* INFORMATION PROVIDED:
%%

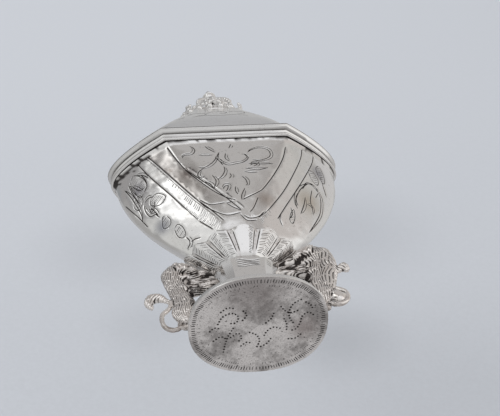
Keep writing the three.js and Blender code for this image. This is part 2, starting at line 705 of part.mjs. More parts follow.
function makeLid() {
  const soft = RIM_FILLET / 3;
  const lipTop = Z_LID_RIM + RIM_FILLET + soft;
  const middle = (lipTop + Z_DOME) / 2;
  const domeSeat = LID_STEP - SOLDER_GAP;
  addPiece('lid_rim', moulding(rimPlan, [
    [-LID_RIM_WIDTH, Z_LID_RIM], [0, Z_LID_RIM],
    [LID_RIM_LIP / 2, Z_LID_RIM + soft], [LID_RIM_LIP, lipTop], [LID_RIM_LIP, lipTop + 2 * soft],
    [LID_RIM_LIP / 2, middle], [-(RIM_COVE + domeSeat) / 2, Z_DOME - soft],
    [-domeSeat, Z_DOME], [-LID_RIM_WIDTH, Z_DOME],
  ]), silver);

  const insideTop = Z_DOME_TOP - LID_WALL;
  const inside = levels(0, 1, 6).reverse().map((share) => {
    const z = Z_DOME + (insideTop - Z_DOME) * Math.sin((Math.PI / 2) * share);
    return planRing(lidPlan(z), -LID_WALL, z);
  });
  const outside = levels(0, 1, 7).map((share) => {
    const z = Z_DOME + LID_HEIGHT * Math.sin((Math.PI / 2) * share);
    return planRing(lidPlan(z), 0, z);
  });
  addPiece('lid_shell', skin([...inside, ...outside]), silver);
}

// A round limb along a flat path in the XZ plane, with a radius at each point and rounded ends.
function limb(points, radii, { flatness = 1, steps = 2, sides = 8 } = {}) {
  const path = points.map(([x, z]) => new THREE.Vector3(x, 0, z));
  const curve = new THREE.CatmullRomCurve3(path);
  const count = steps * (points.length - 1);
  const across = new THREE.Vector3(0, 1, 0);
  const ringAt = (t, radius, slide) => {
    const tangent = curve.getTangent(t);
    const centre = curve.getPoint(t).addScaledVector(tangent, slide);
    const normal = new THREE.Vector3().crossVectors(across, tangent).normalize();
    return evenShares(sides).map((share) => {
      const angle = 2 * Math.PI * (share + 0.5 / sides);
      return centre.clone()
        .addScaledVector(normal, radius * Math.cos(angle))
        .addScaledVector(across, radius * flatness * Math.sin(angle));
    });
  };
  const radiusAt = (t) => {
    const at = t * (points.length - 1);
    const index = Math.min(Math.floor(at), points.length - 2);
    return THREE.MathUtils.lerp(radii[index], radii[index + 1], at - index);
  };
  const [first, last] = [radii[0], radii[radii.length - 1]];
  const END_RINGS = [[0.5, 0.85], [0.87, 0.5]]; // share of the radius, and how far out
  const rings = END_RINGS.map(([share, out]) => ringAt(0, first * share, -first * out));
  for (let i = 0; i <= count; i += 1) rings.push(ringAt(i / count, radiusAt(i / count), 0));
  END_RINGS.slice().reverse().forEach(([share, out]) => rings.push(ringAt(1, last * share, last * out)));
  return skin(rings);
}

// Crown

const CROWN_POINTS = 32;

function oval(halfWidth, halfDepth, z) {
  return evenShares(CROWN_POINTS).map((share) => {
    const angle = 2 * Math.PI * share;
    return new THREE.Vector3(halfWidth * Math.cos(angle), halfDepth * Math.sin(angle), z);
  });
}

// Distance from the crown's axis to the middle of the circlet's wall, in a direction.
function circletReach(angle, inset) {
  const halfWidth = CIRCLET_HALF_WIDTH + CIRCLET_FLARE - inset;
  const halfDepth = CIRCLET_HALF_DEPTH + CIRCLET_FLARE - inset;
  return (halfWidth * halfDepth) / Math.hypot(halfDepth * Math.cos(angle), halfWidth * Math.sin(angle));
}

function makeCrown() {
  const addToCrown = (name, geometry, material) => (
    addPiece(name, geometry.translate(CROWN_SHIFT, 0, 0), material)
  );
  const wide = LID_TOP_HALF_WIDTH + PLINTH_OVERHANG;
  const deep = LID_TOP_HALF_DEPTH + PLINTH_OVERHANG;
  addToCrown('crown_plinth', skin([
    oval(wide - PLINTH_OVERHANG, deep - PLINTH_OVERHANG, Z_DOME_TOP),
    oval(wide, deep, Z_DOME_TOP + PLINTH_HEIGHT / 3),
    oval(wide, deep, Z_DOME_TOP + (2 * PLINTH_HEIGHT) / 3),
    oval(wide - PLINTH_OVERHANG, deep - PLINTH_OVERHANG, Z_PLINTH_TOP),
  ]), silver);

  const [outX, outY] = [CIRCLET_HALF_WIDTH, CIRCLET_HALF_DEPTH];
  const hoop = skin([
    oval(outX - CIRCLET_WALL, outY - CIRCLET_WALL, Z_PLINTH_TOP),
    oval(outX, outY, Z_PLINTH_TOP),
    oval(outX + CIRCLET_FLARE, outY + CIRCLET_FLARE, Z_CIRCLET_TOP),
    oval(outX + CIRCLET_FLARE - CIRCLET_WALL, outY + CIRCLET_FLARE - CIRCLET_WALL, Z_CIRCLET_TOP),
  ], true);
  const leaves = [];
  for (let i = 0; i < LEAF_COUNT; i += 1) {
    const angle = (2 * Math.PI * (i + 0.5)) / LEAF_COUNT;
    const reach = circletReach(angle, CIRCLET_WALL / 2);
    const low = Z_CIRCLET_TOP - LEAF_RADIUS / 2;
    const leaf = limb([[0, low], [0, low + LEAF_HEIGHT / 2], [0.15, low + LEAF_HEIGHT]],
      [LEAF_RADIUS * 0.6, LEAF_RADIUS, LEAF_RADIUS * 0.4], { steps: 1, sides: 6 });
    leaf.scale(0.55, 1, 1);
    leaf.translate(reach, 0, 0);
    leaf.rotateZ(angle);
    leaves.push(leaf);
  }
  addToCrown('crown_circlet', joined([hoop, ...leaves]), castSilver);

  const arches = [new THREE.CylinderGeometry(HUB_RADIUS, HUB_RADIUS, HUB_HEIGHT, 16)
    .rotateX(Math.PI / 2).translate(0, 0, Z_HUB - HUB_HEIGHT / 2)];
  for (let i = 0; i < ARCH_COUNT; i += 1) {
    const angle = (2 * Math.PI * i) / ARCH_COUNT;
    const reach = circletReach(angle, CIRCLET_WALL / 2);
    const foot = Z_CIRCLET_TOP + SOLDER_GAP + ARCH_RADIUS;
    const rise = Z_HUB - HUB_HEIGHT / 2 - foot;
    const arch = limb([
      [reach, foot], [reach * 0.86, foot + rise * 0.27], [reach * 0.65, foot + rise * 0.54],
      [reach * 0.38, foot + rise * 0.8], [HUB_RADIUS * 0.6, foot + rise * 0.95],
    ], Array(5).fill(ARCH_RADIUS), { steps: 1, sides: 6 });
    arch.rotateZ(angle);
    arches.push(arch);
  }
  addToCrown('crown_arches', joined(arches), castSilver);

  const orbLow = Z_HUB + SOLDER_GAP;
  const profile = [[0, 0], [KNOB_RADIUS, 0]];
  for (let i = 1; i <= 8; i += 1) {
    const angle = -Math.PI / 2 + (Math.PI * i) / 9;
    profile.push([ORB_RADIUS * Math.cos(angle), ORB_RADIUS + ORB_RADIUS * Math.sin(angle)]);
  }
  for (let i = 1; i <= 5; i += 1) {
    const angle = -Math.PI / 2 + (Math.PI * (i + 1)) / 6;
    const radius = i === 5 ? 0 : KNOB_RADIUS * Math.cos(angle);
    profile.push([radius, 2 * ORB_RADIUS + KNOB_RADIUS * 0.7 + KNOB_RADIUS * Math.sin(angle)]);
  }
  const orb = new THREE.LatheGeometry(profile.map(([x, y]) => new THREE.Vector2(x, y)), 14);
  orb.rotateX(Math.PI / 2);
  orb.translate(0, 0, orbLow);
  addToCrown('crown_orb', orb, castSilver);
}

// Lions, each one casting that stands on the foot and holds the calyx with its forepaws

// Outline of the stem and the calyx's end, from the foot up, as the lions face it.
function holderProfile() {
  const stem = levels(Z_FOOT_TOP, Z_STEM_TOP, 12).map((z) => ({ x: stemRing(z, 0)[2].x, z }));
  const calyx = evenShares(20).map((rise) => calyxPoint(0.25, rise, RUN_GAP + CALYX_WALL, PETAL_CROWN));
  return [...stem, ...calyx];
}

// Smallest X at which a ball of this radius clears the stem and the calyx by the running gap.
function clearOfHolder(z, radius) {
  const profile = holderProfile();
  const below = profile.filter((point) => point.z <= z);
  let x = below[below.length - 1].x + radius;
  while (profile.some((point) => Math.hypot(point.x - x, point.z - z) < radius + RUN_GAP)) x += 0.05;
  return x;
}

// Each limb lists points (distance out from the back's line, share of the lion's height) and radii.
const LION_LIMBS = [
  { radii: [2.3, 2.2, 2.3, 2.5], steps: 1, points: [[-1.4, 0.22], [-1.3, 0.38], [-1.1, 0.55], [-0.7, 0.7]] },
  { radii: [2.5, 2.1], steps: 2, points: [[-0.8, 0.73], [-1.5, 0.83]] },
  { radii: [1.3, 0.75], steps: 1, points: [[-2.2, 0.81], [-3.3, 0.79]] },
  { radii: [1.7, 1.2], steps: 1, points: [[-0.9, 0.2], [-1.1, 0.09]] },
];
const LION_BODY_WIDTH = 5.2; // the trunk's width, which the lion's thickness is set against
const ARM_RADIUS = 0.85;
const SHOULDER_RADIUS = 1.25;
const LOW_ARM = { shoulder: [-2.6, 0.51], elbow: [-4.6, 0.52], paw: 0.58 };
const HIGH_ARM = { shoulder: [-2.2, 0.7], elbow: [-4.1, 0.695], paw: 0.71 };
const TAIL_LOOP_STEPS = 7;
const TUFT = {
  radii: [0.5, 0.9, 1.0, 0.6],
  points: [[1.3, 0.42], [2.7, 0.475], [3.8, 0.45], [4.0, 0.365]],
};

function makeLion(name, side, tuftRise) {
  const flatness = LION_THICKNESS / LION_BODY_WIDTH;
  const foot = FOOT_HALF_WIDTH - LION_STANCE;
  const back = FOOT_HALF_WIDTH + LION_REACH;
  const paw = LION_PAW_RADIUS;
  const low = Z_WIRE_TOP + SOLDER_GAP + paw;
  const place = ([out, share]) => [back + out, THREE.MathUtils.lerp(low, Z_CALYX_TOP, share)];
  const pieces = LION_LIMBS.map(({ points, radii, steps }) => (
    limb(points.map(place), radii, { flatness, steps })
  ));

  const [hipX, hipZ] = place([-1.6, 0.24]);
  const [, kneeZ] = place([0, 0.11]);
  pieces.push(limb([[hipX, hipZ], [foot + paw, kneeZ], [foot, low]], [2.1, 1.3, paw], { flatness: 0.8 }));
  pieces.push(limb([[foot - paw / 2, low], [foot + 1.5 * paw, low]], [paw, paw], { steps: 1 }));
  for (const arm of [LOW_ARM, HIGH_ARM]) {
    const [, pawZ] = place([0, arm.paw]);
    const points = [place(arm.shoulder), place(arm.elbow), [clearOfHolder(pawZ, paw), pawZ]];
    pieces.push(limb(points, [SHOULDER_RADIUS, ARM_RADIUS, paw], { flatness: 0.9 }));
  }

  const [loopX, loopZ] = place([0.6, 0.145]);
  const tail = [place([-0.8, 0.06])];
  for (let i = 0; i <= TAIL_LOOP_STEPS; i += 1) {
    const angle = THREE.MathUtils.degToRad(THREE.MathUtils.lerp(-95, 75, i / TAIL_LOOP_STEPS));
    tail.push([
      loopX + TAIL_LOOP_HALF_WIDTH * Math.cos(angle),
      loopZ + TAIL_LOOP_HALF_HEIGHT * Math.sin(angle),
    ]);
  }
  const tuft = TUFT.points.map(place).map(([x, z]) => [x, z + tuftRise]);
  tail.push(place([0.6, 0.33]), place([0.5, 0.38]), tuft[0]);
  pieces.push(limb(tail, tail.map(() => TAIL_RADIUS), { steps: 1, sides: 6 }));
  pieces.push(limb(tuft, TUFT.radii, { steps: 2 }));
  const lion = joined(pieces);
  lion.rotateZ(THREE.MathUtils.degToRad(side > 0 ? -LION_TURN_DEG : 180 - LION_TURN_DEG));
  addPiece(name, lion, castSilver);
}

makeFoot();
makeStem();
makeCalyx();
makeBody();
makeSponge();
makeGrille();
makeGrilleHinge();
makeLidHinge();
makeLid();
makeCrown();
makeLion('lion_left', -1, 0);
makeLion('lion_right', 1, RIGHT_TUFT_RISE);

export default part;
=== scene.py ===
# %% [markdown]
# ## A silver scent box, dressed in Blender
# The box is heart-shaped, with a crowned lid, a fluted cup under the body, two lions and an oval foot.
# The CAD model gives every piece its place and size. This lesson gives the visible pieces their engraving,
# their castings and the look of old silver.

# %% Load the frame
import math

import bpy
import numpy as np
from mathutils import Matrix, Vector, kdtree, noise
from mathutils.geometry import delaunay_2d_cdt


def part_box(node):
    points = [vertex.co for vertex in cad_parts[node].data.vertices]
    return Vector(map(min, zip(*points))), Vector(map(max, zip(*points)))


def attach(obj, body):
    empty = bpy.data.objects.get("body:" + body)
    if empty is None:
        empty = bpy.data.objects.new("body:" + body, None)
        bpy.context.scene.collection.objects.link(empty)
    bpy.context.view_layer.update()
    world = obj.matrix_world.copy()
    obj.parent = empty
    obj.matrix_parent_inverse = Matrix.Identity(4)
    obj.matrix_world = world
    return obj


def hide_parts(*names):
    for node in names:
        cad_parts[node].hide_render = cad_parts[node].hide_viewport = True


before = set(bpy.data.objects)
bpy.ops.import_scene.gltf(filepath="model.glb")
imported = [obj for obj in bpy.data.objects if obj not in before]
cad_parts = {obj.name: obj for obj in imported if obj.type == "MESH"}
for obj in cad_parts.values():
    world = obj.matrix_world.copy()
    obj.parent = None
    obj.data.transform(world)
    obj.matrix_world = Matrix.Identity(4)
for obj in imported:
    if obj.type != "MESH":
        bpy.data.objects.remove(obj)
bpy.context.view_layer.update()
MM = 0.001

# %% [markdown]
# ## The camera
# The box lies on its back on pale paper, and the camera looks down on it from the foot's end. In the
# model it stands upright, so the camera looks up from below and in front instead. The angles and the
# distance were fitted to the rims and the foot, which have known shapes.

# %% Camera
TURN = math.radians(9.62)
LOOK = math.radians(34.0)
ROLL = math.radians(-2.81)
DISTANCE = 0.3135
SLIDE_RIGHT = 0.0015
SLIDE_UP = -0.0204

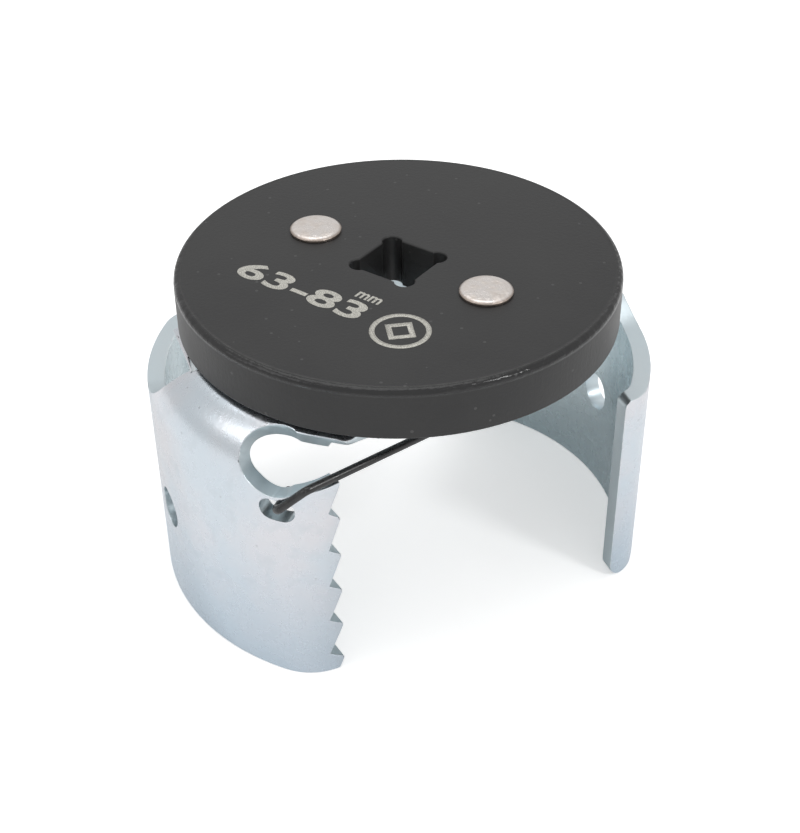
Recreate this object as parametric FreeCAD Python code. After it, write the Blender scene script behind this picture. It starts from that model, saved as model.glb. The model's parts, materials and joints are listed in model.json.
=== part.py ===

%%

* WORK TO BE COMPLETED:
Where a line contains "context", copy that line.

* RESULT:
        bpy.context.scene.collection.objects.link(empty)
    bpy.context.view_layer.update()
bpy.context.view_layer.update()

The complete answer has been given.